Here are World Cup standings and top Americans after the three events (2 men, 1 women) at Sochi and in Bulgaria last weekend:

Women: 1—Lindsey Vonn (USA) 1,442 points. 2—Tina Maze (Slov.) 994. 3—Maria Hoefl-Riesch (Germ.) 956. 4—Elisabeth Goergl (Aust.) 799. 5—Anna Fenninger (Aust.) 723. 6—Julia Mancuso (USA) 622.

Men: 1—Ivica Kostelic (Cro.) 1,043 points. 2—Marcel Hirscher (Aust.) 1,025. 3—Beat Feux (Switz.) 973. 4—Aksel Lund Svindal (Nor.) 741. 5—Didier Cuche (Switz.) 661. 8—Ted Ligety (USA) 618, trails the GS standings 465-384 to Hirscher. 9—Bode Miller (USA) 612.

Solid slaloms in Bulgaria

In a World Cup giant slalom Saturday at Bansko, Bulgaria, Ted Ligety, 27, of Park City, Utah survived a near crash in his second run dropping him from first to 27th on the day and out of the lead of the giant slalom standings for the first time this season.

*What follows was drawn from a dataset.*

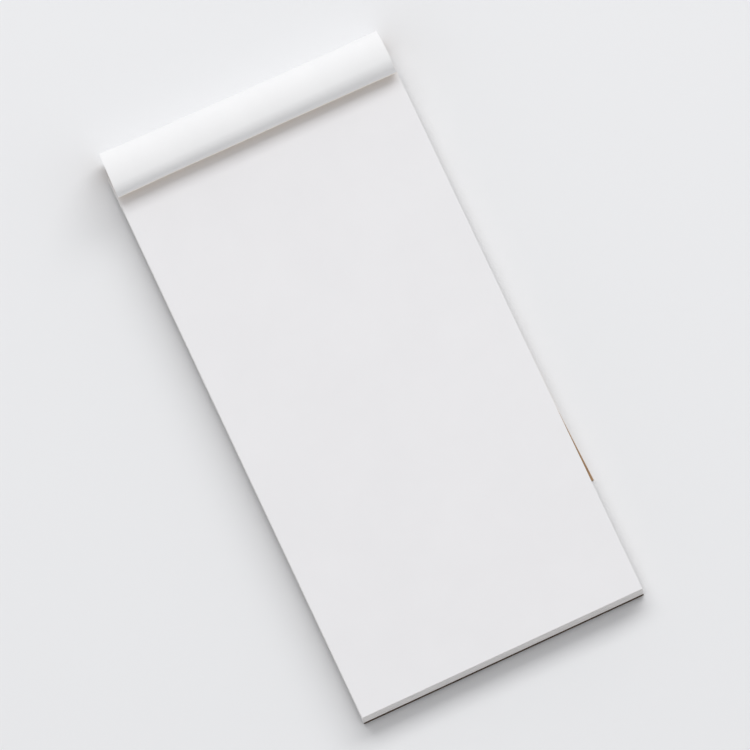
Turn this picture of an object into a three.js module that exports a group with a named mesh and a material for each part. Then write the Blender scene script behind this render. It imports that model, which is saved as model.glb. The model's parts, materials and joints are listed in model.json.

In a stumble he missed a gate that whipped him and cut his face. Ligety hiked uphill to navigate the gate and stay in the race, leading to his finish seven seconds back. Austrian Marcel Hirscher won to jump 81 points in front of Ligety with three giant slalom races remaining in the season. Ligety had previously led the World Cup giant slalom standings all season.

On Sunday, Nolan Kasper of Warren, Vt. and Ligety finished 6-7 in a World Cup slalom at Bansko. Kasper, standing 23rd after the first run, used a lightning second run to climb the standings while the slalom top-10 finish was the second straight for Ligety.

Austrian Marcel Hirscher achieved the weekend sweep at Bansko and is 18 points off the overall lead of Croatian Ivica Kostelic. Leading in both the slalom and overall standings, Kostelic is currently injured and did not compete in Bulgaria.